Newmark clears up a misconception by some that "Chicken Soup…." is a Christian publishing company.
"Most of our books are secular," she says. "We're for everyone. We don't discriminate against anyone-we have stories from gay couples, from transgender youth, in our youth books.
"Plenty of the books are just plain fun and entertaining," she adds. "They're not all serious self-help books."
But there is an overriding theme in all the books, whatever the subject matter-and that's positive thinking.
"I personally can't stand negative thinking, negative people, who always feel sorry for themselves and are always complaining, so I don't let those people into our books," Newmark says. "People can always see the positive in things and write a constructive story with a positive message, no matter what they've been through."
In her talk, Newmark will discuss the newest book in the series: "Chicken Soup for the Soul: The Power of Positive," published this past fall.
"I'm going to talk about the power of positive thinking, the power of storytelling, and pursuing your passions and re-finding yourself and what makes you happy," she says. "I'm also going to talk about writing and give some writing tips-not only for writing (for publication) but for getting those emotions out and clarifying your thinking."
Newmark says the most powerful lesson she's learned since becoming publisher 5 ½ years ago and reading tens of thousands of stories is the resilience of the human spirit.

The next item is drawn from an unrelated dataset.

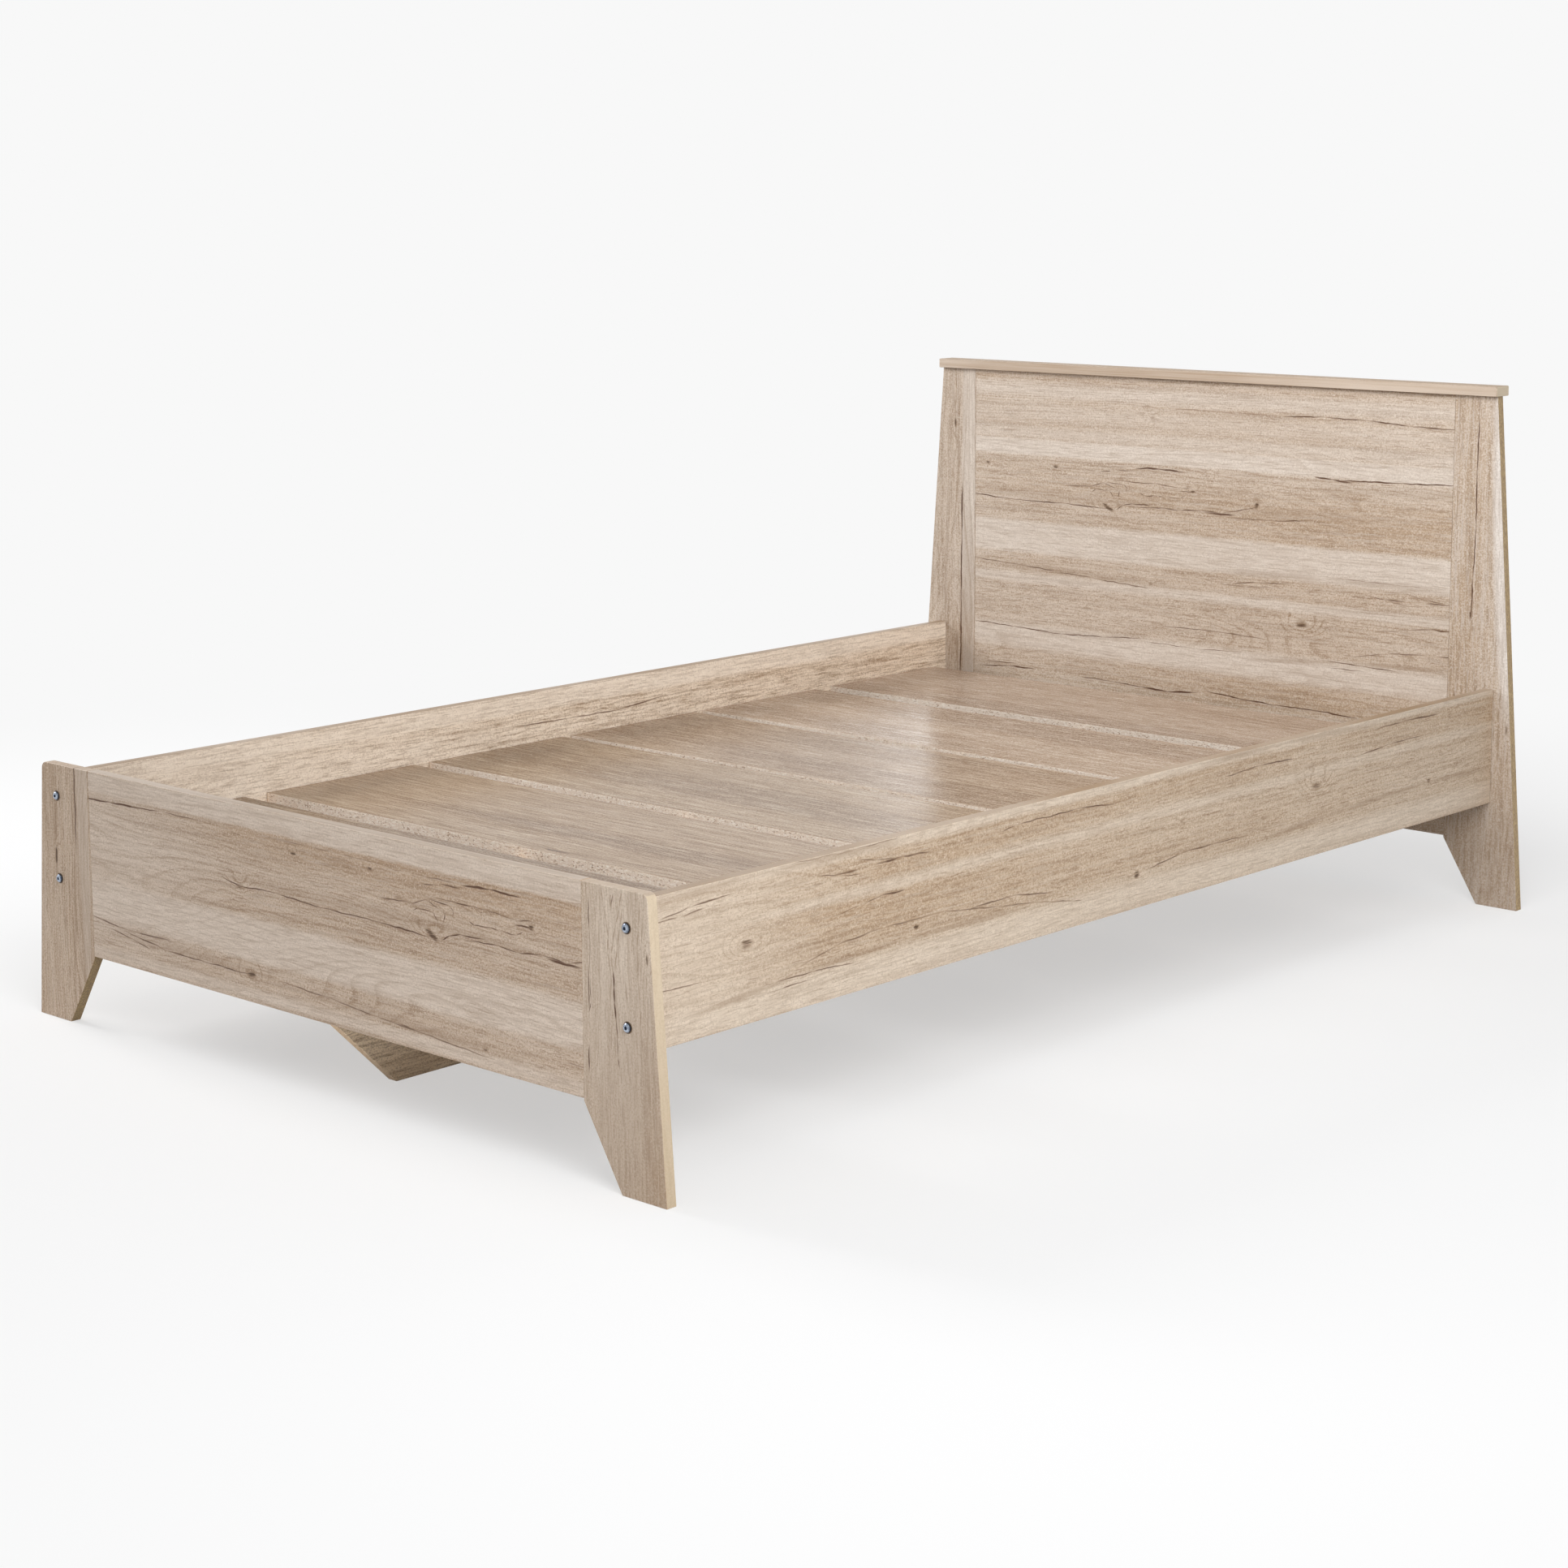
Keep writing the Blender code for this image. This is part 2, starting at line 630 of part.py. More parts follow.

"I've learned how really strong people are, how tough they are, and able to overcome challenges and move on with their lives, even after horrible things have happened," she says. "It's really inspiring to be in my job and read all these stories from ordinary people who've done extraordinary things. It's a really good time to be doing that-especially in this state that thought it was suffering from Hurricane Sandy, and saw that was nothing compared to (what happened) in Newtown."